Integrative Psychotherapy

Integrative Psychotherapy is a therapy that embraces an affirming attitude towards the inherent value of each individual. It is a uniting psychotherapy that responds appropriately and effectively to the person at a, behavioural, cognitive, and physiological level, as well as the spiritual dimension of life.

Integrative Psychotherapy is often referred to as being the bringing together of affective, cognitive, behavioural, and physiological systems within the person, with an awareness of the social and transpersonal aspects of the systems surrounding that person. These concepts are utilized within a perspective of human development in which each phase of life presents heightened developmental tasks, need sensitivities, crises, and opportunities for new learning.

This therapy takes into account the many views of human functioning. The psychodynamic, client-centered, behaviourist, cognitive, family therapy, Gestalt therapy, body-psychotherapies, object relations theories, psychoanalytic self-psychology, and transactional analysis approaches are all considered within a dynamic systems perspective. Each provides a partial explanation of behaviour and each is enhanced when selectively integrated with other aspects of the therapist’s approach.
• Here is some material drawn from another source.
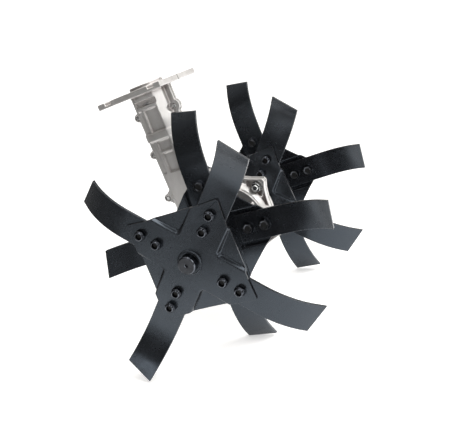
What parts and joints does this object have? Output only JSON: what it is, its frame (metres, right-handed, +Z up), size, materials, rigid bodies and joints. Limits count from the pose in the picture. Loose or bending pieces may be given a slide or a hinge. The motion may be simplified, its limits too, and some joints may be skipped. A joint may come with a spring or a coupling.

The psychotherapy interventions used in Integrative Psychotherapy are based on developmental research and theories describing the self-protective defenses used when there are interruptions in normal development.

The aim is to facilitate wholeness such that the quality of the person’s being and functioning in the intra-psychic, interpersonal and socio-political space is maximized with due regard for each individual’s own personal limits and external constraints.